Role of interpreters

The role of interpreters is to accurately and appropriately conveying the whole message from one language to another. To allow an interpreter to do this, you need to pause often to allow time for the interpreter to interpret and allow the clients to respond. Always make your client the center of the attention regardless whether the interpreter is in the room with you.

On-site interpreting

In an on-site interpreting situation, speak directly to your client. Make your client the center of your attention, not the interpreter. You can arrange seat to facilitate communication between you and your client. If you are using an on-site interpreter,triangulate your seat to make it an ideal. When using the interpreter, your role is to conduct and manage the free flow of the communication.

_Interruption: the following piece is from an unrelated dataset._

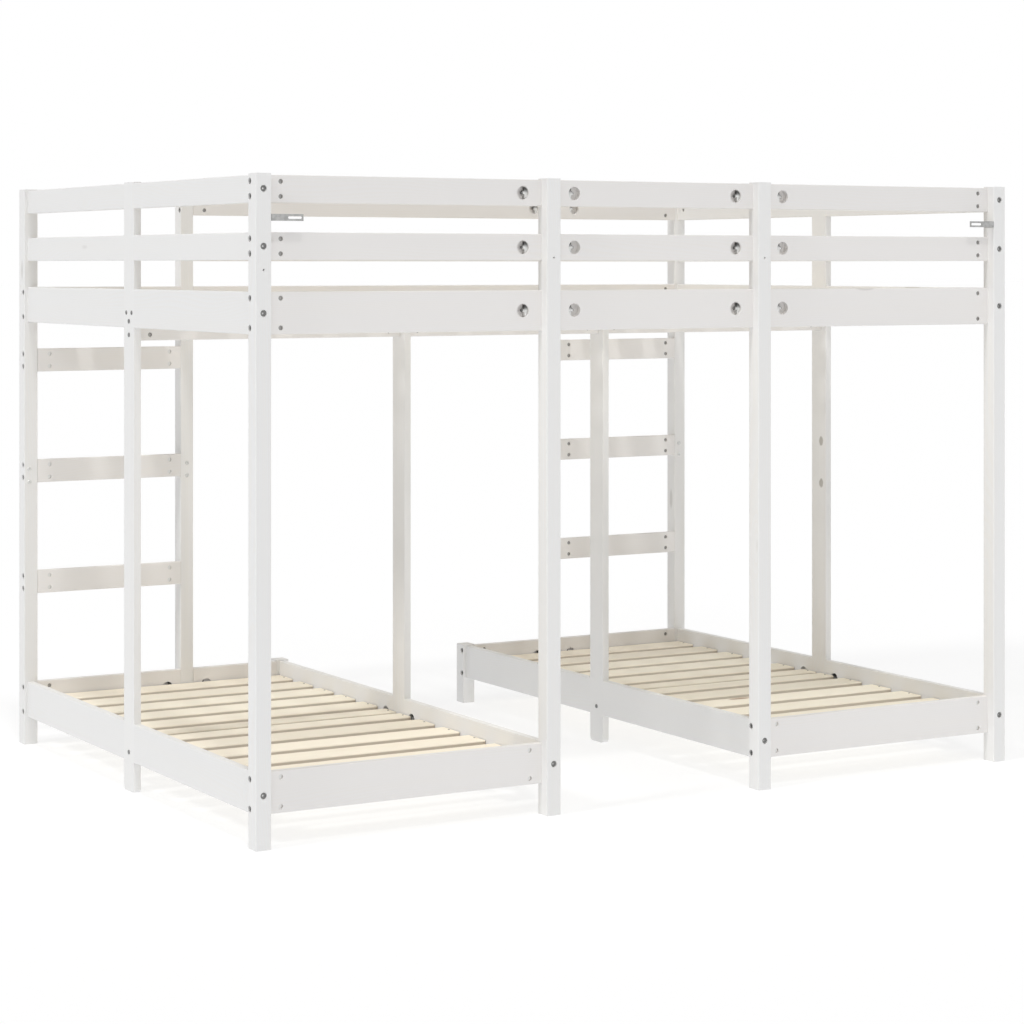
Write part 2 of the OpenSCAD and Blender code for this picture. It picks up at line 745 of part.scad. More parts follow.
rail_bolts();
barrel_nuts();
joint_rods();
half_moon_nuts();
beam_studs();
wooden_dowels();
wall_bracket(x_left);  // wall_bracket_left
wall_bracket(x_right);  // wall_bracket_right
bracket_screws();
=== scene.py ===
"""Looks of the triple bunk bed: whitewashed pine boards, bare pine slats, zinc plated fittings,
the small screws, and a plain pale studio with a camera at the photograph's viewing angle."""

import json
import math

import bmesh
import bpy
from bpy.props import FloatProperty, FloatVectorProperty, IntProperty, PointerProperty
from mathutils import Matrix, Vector


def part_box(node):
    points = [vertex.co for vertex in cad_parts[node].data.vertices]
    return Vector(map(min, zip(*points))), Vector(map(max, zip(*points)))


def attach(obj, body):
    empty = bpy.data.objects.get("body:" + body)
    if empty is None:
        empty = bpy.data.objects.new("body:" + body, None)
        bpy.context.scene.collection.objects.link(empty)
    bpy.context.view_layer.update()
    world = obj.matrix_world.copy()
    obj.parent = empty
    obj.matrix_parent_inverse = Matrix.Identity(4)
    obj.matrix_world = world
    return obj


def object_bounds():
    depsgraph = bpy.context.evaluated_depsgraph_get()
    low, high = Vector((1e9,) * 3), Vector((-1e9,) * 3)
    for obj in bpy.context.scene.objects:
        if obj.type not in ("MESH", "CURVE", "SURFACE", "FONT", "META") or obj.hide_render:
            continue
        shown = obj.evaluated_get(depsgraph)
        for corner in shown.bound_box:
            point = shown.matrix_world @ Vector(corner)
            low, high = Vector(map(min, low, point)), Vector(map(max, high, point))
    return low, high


bl_info = {
    "name": "Triple bunk bed looks",
    "version": (1, 0, 0),
    "blender": (4, 5, 0),
    "location": "View3D > Sidebar > Bunk bed",
    "description": "Dresses the packed triple bunk bed with wood, steel, screws and a studio",
    "category": "Object",
}

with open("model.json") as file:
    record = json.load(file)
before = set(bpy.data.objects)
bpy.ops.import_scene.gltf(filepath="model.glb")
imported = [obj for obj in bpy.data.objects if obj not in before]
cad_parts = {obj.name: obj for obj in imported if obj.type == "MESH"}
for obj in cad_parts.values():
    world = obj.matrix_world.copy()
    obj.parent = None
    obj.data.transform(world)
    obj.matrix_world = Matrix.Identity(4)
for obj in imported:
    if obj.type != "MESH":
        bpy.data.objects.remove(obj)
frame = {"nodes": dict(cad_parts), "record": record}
CAD_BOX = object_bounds()
SLOT_OF = {part["node"]: part["material_slot"] for part in frame["record"]["subparts"]}

MM = 0.001
X, Y, Z = 0, 1, 2
UP = Vector((0, 0, 1))
LEFT, RIGHT = Vector((-1, 0, 0)), Vector((1, 0, 0))
FRONT, BACK = Vector((0, -1, 0)), Vector((0, 1, 0))
WHITE = (1, 1, 1)

# Boards whose grain doesn't run along X, by the start or the end of their node's name
UPRIGHT = ("post_", "ladder_post_", "leg_")
ALONG_Y = ("guard_rails_left", "guard_rails_right", "deck_rails_", "deck_slats_", "wooden_dowels")
BESIDE_BED = ("outer_rails", "inner_rails", "bed_cleats")

# Nodes whose barrel nuts are of a paler lot
PALE_NUTS_IN = ("ladder_rungs_left", "left_bed_front_rail", "right_bed_front_rail")

# Turns that lay a board's grain along the pattern's own X axis
GRAIN_TURNS = {
    "X": (0, 0, 0),
    "Y": (0, 0, -math.pi / 2),
    "Z": (0, math.pi / 2, 0),
}

# How squarely a face has to look along an axis to count as facing that way
SQUARELY = (0.80, 0.95)

# Patterns in the wood: repeats per metre along the grain and across it
KNOT_CELLS = (2.3, 8.0)
RING_BENDS = (0.9, 5.0)
PORES = (9.0, 420.0)
STREAKS = (1.1, 26.0)
TONES = (0.25, 2.6)

# Knots: which cells of the pattern have one, how far round it the rings bend, and its rim
KNOT_CHOICE = (0.70, 0.72)
KNOT_REACH = (0.34, 0.06)
KNOT_RIM = (0.13, 0.075)

# Rings: the slope of their planes, how far noise and knots bend them, in metres, and the shares of
# a ring where its late wood begins and ends
RING_SLOPE = 0.62
NOISE_BEND = 0.16
KNOT_BEND = 0.022
LATE_BEGINS = (0.25, 0.92)
LATE_ENDS = (1.0, 0.95)

# Marks in the wood, the lowest first: the pattern, where it begins and is full (None to take it as
# it is), its strength, its colour and the shade of that
WASHED_MARKS = (
    ("streak", (0.45, 0.75), 0.55, "pine_colour", 0.86),
    ("late", None, 0.75, "pine_ring", 0.85),
    ("pores", (0.62, 0.80), 0.45, "pine_ring", 0.60),
    ("end", None, 0.90, "pine_ring", 0.75),
)
BARE_MARKS = (
    ("late", None, 0.42, "pine_ring", 1.0),
    ("streak", (0.50, 0.80), 0.30, "pine_ring", 0.92),
    ("pores", (0.60, 0.80), 0.35, "pine_ring", 0.70),
    ("end", None, 0.35, "pine_ring", 0.85),
    ("knot_near", None, 0.22, "pine_ring", 0.80),
)

# Surfaces: where the slow change of tone begins and is full, its two shades, the roughness and what
# the pores add to it, the strength of the shine, and the strength of the grain's relief. Below them
# stand the depth of that relief, in metres, and the rings' part in it
WASHED = {"tone": (0.30, 0.70), "shades": (0.985, 1.015), "roughness": 0.42,
          "pore_roughness": 0.22, "shine": 0.35, "relief": 0.22}
BARE = {"tone": (0.35, 0.65), "shades": (0.96, 1.03), "roughness": 0.48,
        "pore_roughness": 0.25, "shine": 0.30, "relief": 0.30}
GRAIN_DEPTH = 0.4 * MM
RING_RELIEF = 0.35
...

Using an interpreter for telephone interpreting

The first step of interpreting situation is to introduce yourself to the interpreter and to brief the interpreter on the situation. As part of the briefing, you can describe the telephone you are using. You may allow the interpreter to introduce themselves to the client.

Tips for working with an interpreter

You can assist your interpreter to accurately recap what you say by using some simple strategies. Keep sentences short. Limit ideas for one or two sentences. Use simple language and avoid jargon. And pause often to allow time for interpreting. Be patient with the interpreting process. Sometimes one short sentence in English may require a whole sentence in the other language.